SET PROBLEM => Reproduce the material in full, exactly as written.

SUPPLIED MATERIAL =>
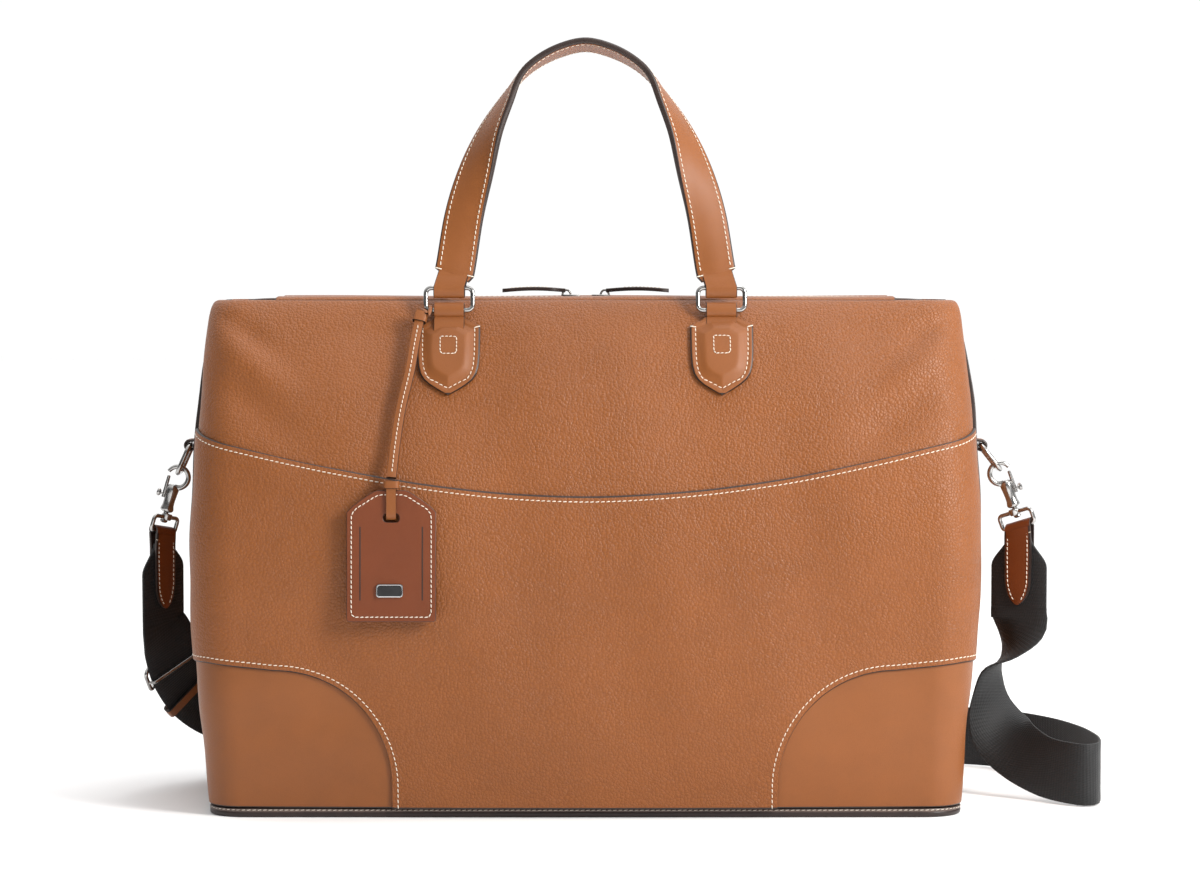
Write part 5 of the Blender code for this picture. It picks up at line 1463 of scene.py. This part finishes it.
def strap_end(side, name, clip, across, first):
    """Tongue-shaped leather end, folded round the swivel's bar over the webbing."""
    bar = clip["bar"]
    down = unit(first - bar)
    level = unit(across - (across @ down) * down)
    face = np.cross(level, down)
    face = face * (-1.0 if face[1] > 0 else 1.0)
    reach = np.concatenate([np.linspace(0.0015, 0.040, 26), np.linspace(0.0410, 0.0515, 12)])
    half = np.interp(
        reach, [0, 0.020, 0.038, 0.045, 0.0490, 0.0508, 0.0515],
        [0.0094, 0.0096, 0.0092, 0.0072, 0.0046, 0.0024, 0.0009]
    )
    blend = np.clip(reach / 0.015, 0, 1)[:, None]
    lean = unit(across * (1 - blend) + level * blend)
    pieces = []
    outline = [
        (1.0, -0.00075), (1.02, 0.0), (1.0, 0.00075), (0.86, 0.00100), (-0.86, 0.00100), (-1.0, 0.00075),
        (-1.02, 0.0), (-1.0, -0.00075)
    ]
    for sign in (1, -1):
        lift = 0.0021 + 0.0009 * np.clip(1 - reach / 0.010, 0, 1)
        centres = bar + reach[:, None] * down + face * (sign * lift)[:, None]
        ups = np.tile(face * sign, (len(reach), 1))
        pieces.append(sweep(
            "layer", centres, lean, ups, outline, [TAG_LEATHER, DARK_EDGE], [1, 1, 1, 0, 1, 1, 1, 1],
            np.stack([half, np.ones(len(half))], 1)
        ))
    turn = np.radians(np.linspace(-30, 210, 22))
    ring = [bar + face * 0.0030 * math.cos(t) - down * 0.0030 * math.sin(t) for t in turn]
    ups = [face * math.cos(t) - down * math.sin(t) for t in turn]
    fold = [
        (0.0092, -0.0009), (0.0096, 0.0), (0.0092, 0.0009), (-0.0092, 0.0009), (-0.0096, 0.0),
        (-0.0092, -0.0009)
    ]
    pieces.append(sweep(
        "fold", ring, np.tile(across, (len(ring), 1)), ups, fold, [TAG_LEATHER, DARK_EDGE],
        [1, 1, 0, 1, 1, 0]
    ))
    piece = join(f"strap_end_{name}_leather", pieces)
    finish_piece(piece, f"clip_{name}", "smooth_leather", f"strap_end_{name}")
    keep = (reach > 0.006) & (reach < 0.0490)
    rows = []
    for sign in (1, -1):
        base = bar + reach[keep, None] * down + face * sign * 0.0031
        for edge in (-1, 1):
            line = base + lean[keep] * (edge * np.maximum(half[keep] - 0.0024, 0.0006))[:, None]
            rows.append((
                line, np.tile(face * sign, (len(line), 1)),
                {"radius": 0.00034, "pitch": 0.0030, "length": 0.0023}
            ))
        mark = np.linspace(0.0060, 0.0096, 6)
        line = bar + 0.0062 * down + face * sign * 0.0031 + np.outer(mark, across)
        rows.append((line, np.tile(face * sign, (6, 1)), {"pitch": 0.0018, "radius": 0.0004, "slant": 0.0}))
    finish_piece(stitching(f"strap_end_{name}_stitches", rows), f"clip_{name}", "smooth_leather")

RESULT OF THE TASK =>
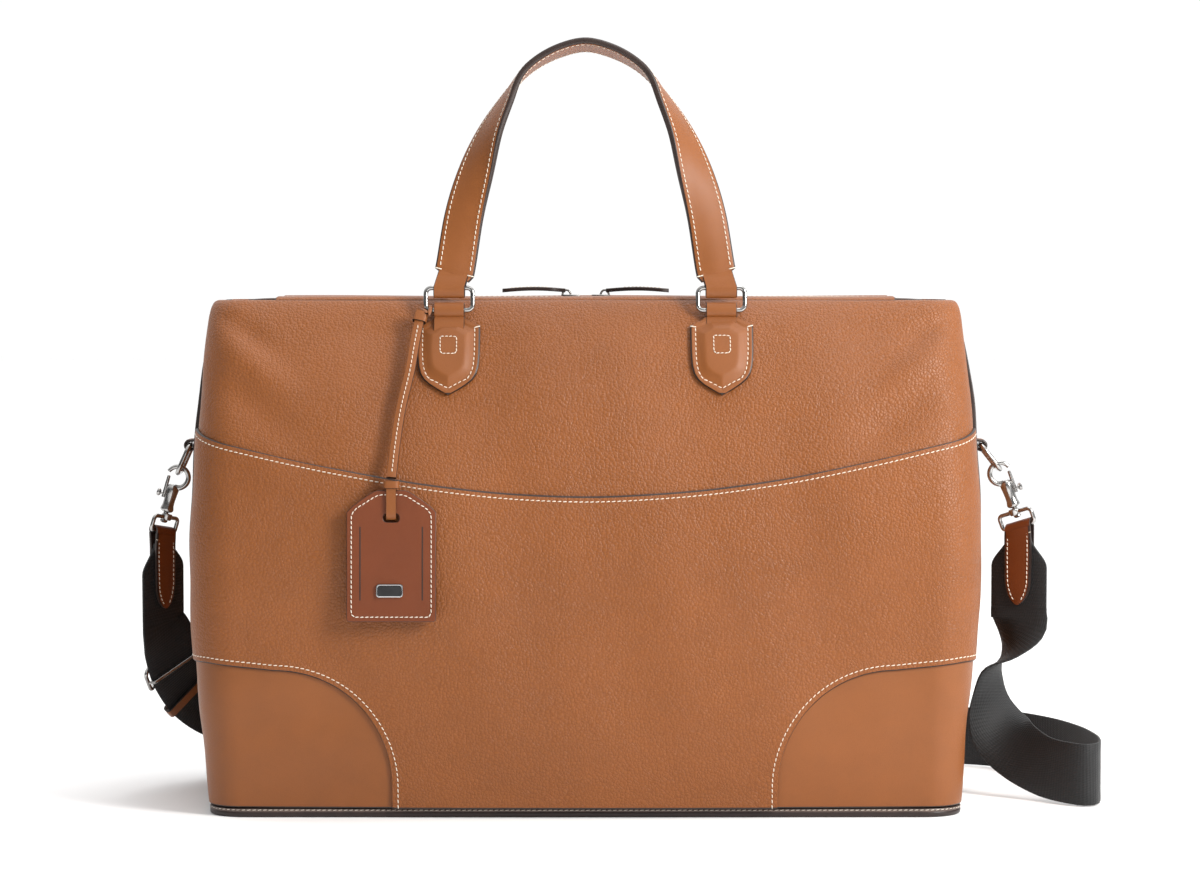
Write part 5 of the Blender code for this picture. It picks up at line 1463 of scene.py. This part finishes it.
def strap_end(side, name, clip, across, first):
    """Tongue-shaped leather end, folded round the swivel's bar over the webbing."""
    bar = clip["bar"]
    down = unit(first - bar)
    level = unit(across - (across @ down) * down)
    face = np.cross(level, down)
    face = face * (-1.0 if face[1] > 0 else 1.0)
    reach = np.concatenate([np.linspace(0.0015, 0.040, 26), np.linspace(0.0410, 0.0515, 12)])
    half = np.interp(
        reach, [0, 0.020, 0.038, 0.045, 0.0490, 0.0508, 0.0515],
        [0.0094, 0.0096, 0.0092, 0.0072, 0.0046, 0.0024, 0.0009]
    )
    blend = np.clip(reach / 0.015, 0, 1)[:, None]
    lean = unit(across * (1 - blend) + level * blend)
    pieces = []
    outline = [
        (1.0, -0.00075), (1.02, 0.0), (1.0, 0.00075), (0.86, 0.00100), (-0.86, 0.00100), (-1.0, 0.00075),
        (-1.02, 0.0), (-1.0, -0.00075)
    ]
    for sign in (1, -1):
        lift = 0.0021 + 0.0009 * np.clip(1 - reach / 0.010, 0, 1)
        centres = bar + reach[:, None] * down + face * (sign * lift)[:, None]
        ups = np.tile(face * sign, (len(reach), 1))
        pieces.append(sweep(
            "layer", centres, lean, ups, outline, [TAG_LEATHER, DARK_EDGE], [1, 1, 1, 0, 1, 1, 1, 1],
            np.stack([half, np.ones(len(half))], 1)
        ))
    turn = np.radians(np.linspace(-30, 210, 22))
    ring = [bar + face * 0.0030 * math.cos(t) - down * 0.0030 * math.sin(t) for t in turn]
    ups = [face * math.cos(t) - down * math.sin(t) for t in turn]
    fold = [
        (0.0092, -0.0009), (0.0096, 0.0), (0.0092, 0.0009), (-0.0092, 0.0009), (-0.0096, 0.0),
        (-0.0092, -0.0009)
    ]
    pieces.append(sweep(
        "fold", ring, np.tile(across, (len(ring), 1)), ups, fold, [TAG_LEATHER, DARK_EDGE],
        [1, 1, 0, 1, 1, 0]
    ))
    piece = join(f"strap_end_{name}_leather", pieces)
    finish_piece(piece, f"clip_{name}", "smooth_leather", f"strap_end_{name}")
    keep = (reach > 0.006) & (reach < 0.0490)
    rows = []
    for sign in (1, -1):
        base = bar + reach[keep, None] * down + face * sign * 0.0031
        for edge in (-1, 1):
            line = base + lean[keep] * (edge * np.maximum(half[keep] - 0.0024, 0.0006))[:, None]
            rows.append((
                line, np.tile(face * sign, (len(line), 1)),
                {"radius": 0.00034, "pitch": 0.0030, "length": 0.0023}
            ))
        mark = np.linspace(0.0060, 0.0096, 6)
        line = bar + 0.0062 * down + face * sign * 0.0031 + np.outer(mark, across)
        rows.append((line, np.tile(face * sign, (6, 1)), {"pitch": 0.0018, "radius": 0.0004, "slant": 0.0}))
    finish_piece(stitching(f"strap_end_{name}_stitches", rows), f"clip_{name}", "smooth_leather")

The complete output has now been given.